Achieving a 50/50 split between men and women in a field that's 80% one gender requires hiring one gender at 4x the rate of the other. This line of thinking is what leads companies to set up discriminatory hiring practices in pursuit of DEI goals.

The even government office of non discrimination compliance agrees: https://www.dol.gov/agencies/ofccp/faqs/AAFAQs

> The purpose of affirmative action is to ensure equal employment opportunities for applicants and employees. It is based on the premise that, absent discrimination, over time a contractor’s workforce generally will reflect the demographics of the qualified available workforce in the relevant job market.

01HNNWZ0MV43FF · 7 months ago
Manuel_D · 7 months ago
Thanks for the link. A bit of clarification: in this context Asian was not in the category of URM since Asians are overrepresented in tech roles at Meta. So URM meant Black, Latin, and American native.
whatnotests2 · 7 months ago
Fingered again
drweevil · 7 months ago
Wow. Who was the boss? This is contemptible stuff.
tantalor · 7 months ago
The buck stops somewhere else
lotsofpulp · 7 months ago
He always has been (literally, due to the share structure of Meta and how much Zuckerberg owns), he is just trying to throw someone under the bus for the change in political winds.
PakG1 · 7 months ago
People for some reason have an inability to separate the goals of DEI/EDI from the practice. It's possible that the goals are important and correct, but the implementation sucks. I am of this belief for many DEI programs I've seen. But I'm still pro-DEI. It just gets implemented often too simplistically and naively, enabling the creation of more controversy and also likely many poor outcomes in organizations. As for what percentage of DEI programs result in such poor outcomes, I dare not guess, I have too little data.

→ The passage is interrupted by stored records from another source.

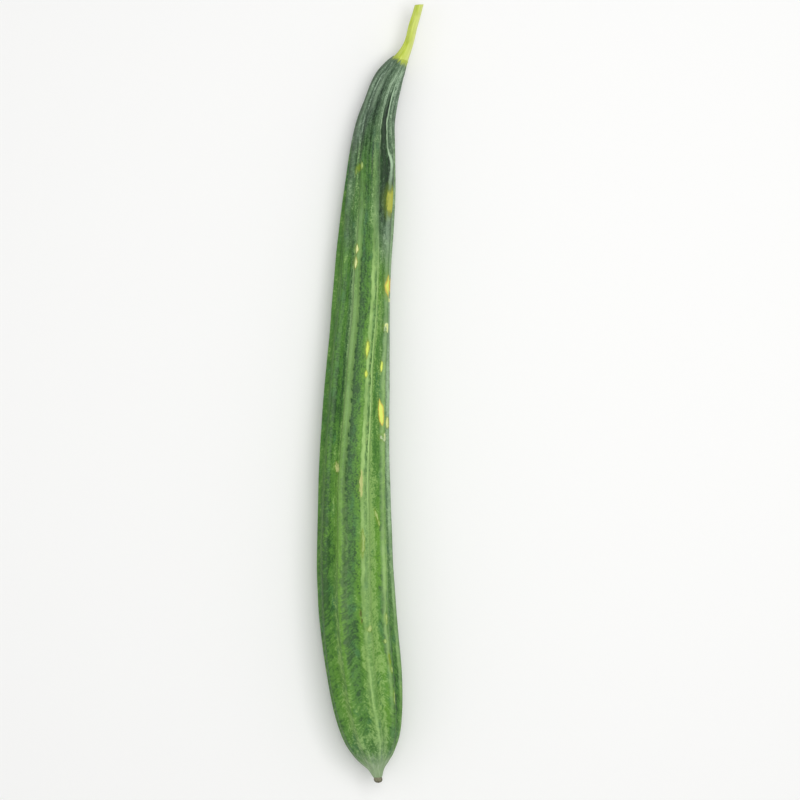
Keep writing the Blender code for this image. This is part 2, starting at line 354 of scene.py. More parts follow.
def patchField(patches, around, along):
    ridges = fruitShape["ridges"]
    kept = np.ones(np.broadcast(around, along).shape)
    for turn, place, width, reach, strength in patches:
        over = (around - turn + ridges / 2) % ridges - ridges / 2
        far = (over / width) ** 2 + ((along - place) / reach) ** 2
        kept = kept * (1 - strength * np.exp(-0.8 * far ** 1.5))
    return 1 - kept


def crestField(part, ridge, along):
    rows = []
    for number in ridge:
        look = plainCrest | crestLook.get(int(number), crestLook["other"])
        rows.append(smoothCurve(look[part], along))
    return np.stack(rows, -1)


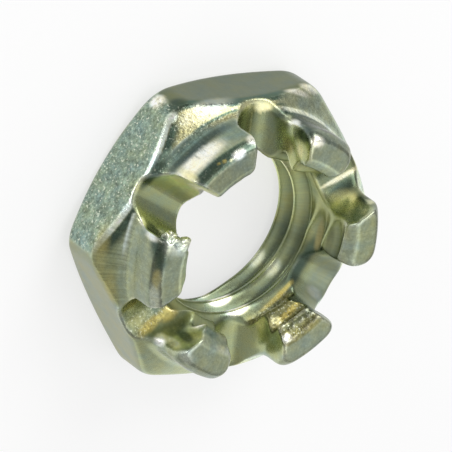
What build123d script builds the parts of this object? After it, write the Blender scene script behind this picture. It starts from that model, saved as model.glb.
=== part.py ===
"""Low castle nut, M18 x 2.5, one forged and tapped piece.

Frame: millimetres, +Z along the bore from the bearing face (z = 0) to the crown.
The flats' middles, and the slots cut over them, lie at 0, 60, ... 300 degrees,
and the hexagon's corners, each under one lug, lie at 30, 90, ... 330 degrees.
"""
from build123d import *
from build123d.topology import SkipClean
from math import ceil, radians, tan
import os

# ---- driving dimensions -------------------------------------------------------------
across_flats = 27.0            # wrench size
nut_height = 11.5              # bearing face to the lugs' end face
corner_diameter = 30.7         # forged blank, just inside the hexagon's sharp corners
corner_round = 1.0             # rounding of the hexagon's upright edges

bearing_face_diameter = 25.8   # flat ring that bears on the work
base_chamfer_angle = 30.0      # degrees, from the bearing face

corner_height = 4.5            # top of a corner's upright edge, where the shoulder starts
shoulder_top = 6.9             # where the shoulder meets the crown's wall
crown_diameter = 25.0
crown_bevel_height = 0.95      # bevel round the lugs' outer edge
crown_bevel_width = 0.75
shoulder_foot_round = 0.7      # hollow corner between shoulder and crown wall
crown_edge_round = 0.35        # both edges of the bevel

slot_count = 6
slot_width = 5.6
slot_floor_height = 6.1        # lowest line of a slot's rounded floor
slot_mouth_round = 0.6         # rounding of the slot walls' upper edges

thread_diameter = 18.0         # nominal, major
thread_pitch = 2.5
thread_angle = 60.0
thread_start = -75.0           # degrees from +X to where a groove's middle crosses z = 0
bore_allowance = 0.45          # tapped bore over its basic diameter, wide end of class 6H
base_countersink_diameter = 18.0
crown_countersink_diameter = 19.2
countersink_angle = 90.0       # whole angle

# ---- derived sizes ------------------------------------------------------------------
thread_height = thread_pitch / 2 / tan(radians(thread_angle / 2))
minor_diameter = thread_diameter - 2 * 5 / 8 * thread_height + bore_allowance
corner_radius = corner_diameter / 2
crown_radius = crown_diameter / 2
minor_radius = minor_diameter / 2
major_radius = thread_diameter / 2
overshoot = thread_pitch       # how far cutting tools run past the nut
on_base = (Align.CENTER, Align.CENTER, Align.MIN)


def turned_blank():
    """Outline turned about the bore's axis: chamfered base, shoulder and bevelled crown."""
    bearing_radius = bearing_face_diameter / 2
    chamfer_rise = (corner_radius - bearing_radius) * tan(radians(base_chamfer_angle))
    bevel_foot = nut_height - crown_bevel_height
    with BuildPart() as blank:
        with BuildSketch(Plane.XZ) as outline:
            with BuildLine():
                Polyline(
                    (0, 0),
                    (bearing_radius, 0),
                    (corner_radius, chamfer_rise),
                    (corner_radius, corner_height),
                    (crown_radius, shoulder_top),
                    (crown_radius, bevel_foot),
                    (crown_radius - crown_bevel_width, nut_height),
                    (0, nut_height),
                    close=True,
                )
            make_face()
            ring_corners = outline.vertices()
            foot = [v for v in ring_corners if abs(v.Z - shoulder_top) < 1e-6]
            fillet(foot, shoulder_foot_round)
            edges = [v for v in outline.vertices() if v.Z > bevel_foot - 1e-6 and v.X > 1e-6]
            fillet(edges, crown_edge_round)
        revolve(axis=Axis.Z)
    return blank.part


def hexagon():
    """Hexagonal prism with eased upright edges and flats facing 0, 60, ... degrees."""
    with BuildPart() as prism:
        with BuildSketch():
            RegularPolygon(across_flats / 2, 6, major_radius=False, rotation=30)
        extrude(amount=nut_height)
        fillet(prism.edges().filter_by(Axis.Z), corner_round)
    return prism.part


def slot_cutter():
    """One slot: round floor, upright walls and a mouth that flares in a convex arc."""
    half = slot_width / 2
    spring = slot_floor_height + half
    top = nut_height + overshoot
    mouth = nut_height - slot_mouth_round
    with BuildPart() as cutter:
        with BuildSketch(Plane.YZ):
            with BuildLine():
                ThreePointArc((-half, spring), (0, slot_floor_height), (half, spring))
                Line((half, spring), (half, mouth))
                RadiusArc((half, mouth), (half + slot_mouth_round, nut_height), slot_mouth_round)
                Polyline(
                    (half + slot_mouth_round, nut_height),
                    (half + slot_mouth_round, top),
                    (-half - slot_mouth_round, top),
                    (-half - slot_mouth_round, nut_height),
                )
                RadiusArc((-half - slot_mouth_round, nut_height), (-half, mouth), slot_mouth_round)
                Line((-half, mouth), (-half, spring))
            make_face()
        extrude(amount=across_flats)
    return cutter.part


def bore_sectors():
    """Tapping-drill bore as equal pie sectors.

    Each sector leaves its own face on the wall, so what the thread leaves of the wall
    is a row of short crest faces and not one face that winds through every turn.
    """
    sector = Cylinder(minor_radius, nut_height, arc_size=360 / slot_count, align=Align.NONE)
    return [Rot(0, 0, 360 / slot_count * step) * sector for step in range(slot_count)]


def thread_turns():
    """Helical groove of the internal thread, one turn after another along the bore."""
    inside = minor_radius - thread_pitch / 8
    root_half = thread_pitch / 16
    mouth_half = root_half + (major_radius - inside) * tan(radians(thread_angle / 2))
    with BuildPart() as turn:
        with BuildLine():
            Helix(thread_pitch, thread_pitch, minor_radius)
        with BuildSketch(Plane.XZ):
            Polygon(
                (inside, -mouth_half),
                (major_radius, -root_half),
                (major_radius, root_half),
                (inside, mouth_half),
                align=None,
            )
        sweep(is_frenet=True)
    first = Rot(0, 0, thread_start) * turn.part
    turns = ceil(nut_height / thread_pitch) + 2
    return [Pos(0, 0, thread_pitch * (step - 1)) * first for step in range(turns)]


def countersink(mouth_diameter):
    """Cone that opens the bore at one end, its mouth lying in the plane z = 0."""
    slope = tan(radians(countersink_angle / 2))
    depth = mouth_diameter / 2 / slope
    wide_end = mouth_diameter / 2 + overshoot * slope
    return Pos(0, 0, -depth) * Cone(0, wide_end, depth + overshoot, align=on_base)


def castle_nut():
    """The blank, bored, tapped, countersunk and slotted in that order."""
    countersinks = [
        Pos(0, 0, nut_height) * countersink(crown_countersink_diameter),
        Rot(180, 0, 0) * countersink(base_countersink_diameter),
    ]
    slots = PolarLocations(0, slot_count) * slot_cutter()
    body = turned_blank() & hexagon()
    with SkipClean():
        for cutters in (bore_sectors(), thread_turns(), countersinks, slots):
            body = body - cutters
    return body


os.makedirs("parts", exist_ok=True)
nut = castle_nut()
nut.label = "castle_nut"
export_step(nut, "parts/castle_nut.step")
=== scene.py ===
"""Low castle nut, M18 x 2.5: the looks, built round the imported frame.

Sizes in the modelling functions are in millimetres and are scaled to metres when the
mesh is made. The hexagon's size and the height come from the frame; the others are the
part's own dimensions, named below. Turns are degrees round the bore's axis from +X.
The slots, A to F, lie at 0, 60 ... 300 degrees with a flat under each, and the lugs
between them, first to sixth, at 30, 90 ... 330 degrees with a corner under each.
"""
from math import cos, pi, radians, sin, sqrt, tan

import bpy
import numpy as np
from mathutils import Matrix, Vector


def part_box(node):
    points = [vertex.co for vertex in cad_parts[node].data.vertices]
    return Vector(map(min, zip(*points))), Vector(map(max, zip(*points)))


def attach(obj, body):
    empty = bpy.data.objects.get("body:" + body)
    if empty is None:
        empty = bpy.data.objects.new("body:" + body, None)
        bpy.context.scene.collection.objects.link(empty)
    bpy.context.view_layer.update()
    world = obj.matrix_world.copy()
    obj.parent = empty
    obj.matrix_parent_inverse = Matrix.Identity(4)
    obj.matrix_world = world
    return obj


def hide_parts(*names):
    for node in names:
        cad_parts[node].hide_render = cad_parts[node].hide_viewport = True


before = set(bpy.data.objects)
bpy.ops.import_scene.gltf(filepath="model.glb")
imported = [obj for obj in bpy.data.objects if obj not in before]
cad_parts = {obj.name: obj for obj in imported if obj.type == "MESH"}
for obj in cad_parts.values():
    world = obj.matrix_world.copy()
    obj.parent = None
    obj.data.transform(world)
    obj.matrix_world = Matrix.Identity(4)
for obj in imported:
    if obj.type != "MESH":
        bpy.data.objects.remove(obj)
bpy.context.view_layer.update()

# ---- the nominal nut, millimetres ------------------------------------------------------
MM = 0.001
LOW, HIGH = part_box("castle_nut")
FLATS = (HIGH[0] - LOW[0]) / MM          # across flats
HEIGHT = (HIGH[2] - LOW[2]) / MM
CORNER_RADIUS = (HIGH[1] - LOW[1]) / MM / 2
BEARING_RADIUS = 12.9
CHAMFER_SLOPE = tan(radians(30))
CORNER_HEIGHT = 4.5                      # top of a corner's upright edge
SHOULDER_TOP = 6.9
CROWN_RADIUS = 12.5
BEVEL_HEIGHT = 0.95
BEVEL_WIDTH = 0.75
SLOT_TURNS = (0, 60, 120, 180, 240, 300)
LUG_TURNS = (30, 90, 150, 210, 270, 330)
SLOT_HALF = 2.8                          # half a slot's width
SLOT_FLOOR = 6.1                         # lowest line of its round floor
PITCH = 2.5
MAJOR_RADIUS = 9.0
MINOR_RADIUS = 7.87
THREAD_TURN = -75.0                      # turn of a root at z = 0
THREAD_SLOPE = 0.7                       # share of the radial gap that is distance from its flanks
BASE_SINK_RADIUS = 9.0
CROWN_SINK_RADIUS = 9.6

# ---- how softly its surfaces meet: the width over which two of them blend ----------------
EDGE_BLEND = 0.3
CHAMFER_BLEND = 0.4
SHOULDER_BLEND = 0.5
FOOT_BLEND = 0.7                         # hollow corner between shoulder and crown wall
FLAT_BLEND = 0.5                         # where flats cut the turned body
SLOT_BLEND = 0.35
BASE_SINK_BLEND = 0.25
BURR_BLEND = 0.2
CORNER_BLEND = 1.6                       # the hexagon's upright edges
FULL_CORNER = 150.0                      # turn of the corner that is eased least
FULL_CORNER_LESS = 0.9                   # and by how much less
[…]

However, the comments that Zuckerberg is making makes me think he really thinks that the goals of DEI are themselves intrinsically bad. He seems to be leaning into the stereotypical type of thinking that causes the issues that DEI is trying to address in the first place.

I'm disappointed. I would have hoped that he'd be capable of diving into more nuance.

Manuel_D · 7 months ago
The goals of most DEI programs can't be achieved without discrimination on the basis of protected class. If software developers are 18% women how can a company achieve 40% women software developers without discrimination? And that was a DEI goal a previous employer used. In fact they had the same goal for electrical engineer too despite being 10% women.

Ambiguous goals like "make people feel welcome" doesn't require discrimination. But those are not the DEI goals people object to. 3 out of the 4 companies I've worked at implemented DEI goals in the form of numeric thresholds, and used discrimination to achieve them. Only one carried out DEI in the innocuous manner.

PakG1 · 7 months ago
I'd argue if you're looking to achieve DEI goals in the short-term rather than over decades, you're going to fail because the backlash and other consequences will destroy any progress you think you made. And I think that's what we're seeing. You can work towards DEI goals without achieving them in the short-term and still look to make good changes over the long run. But it requires a systems view of everything, including helping kids from various backgrounds to get access to the education they need and then helping them to be in an environment where they can actually successfully learn stuff. That's a multi-generational multi-decade problem, not a corporate fiscal year problem.
MyHypatia · 7 months ago
You say that 3/4 of companies you are familiar with used discrimination to achieve numeric thresholds of 40% women software developers. I can't name a single medium or large tech company that is 40% women software developers. Can you?
johnneville · 7 months ago
furthermore, he is blaming the company's decision on his COO and not on himself as CEO. more than almost any other founder, he maintained control over his company and for better or worse it is clear that he alone bears the responsibility for what the company does as a result of that control. blaming one of his most trusted, respected, and successful deputies for what he now describes as a failure does not reflect well on him as a leader in my esteem.
PakG1 · 7 months ago
I think he did her dirty. Don't think he is where he is today without her being by his side back then. She was and remains a fantastic operator.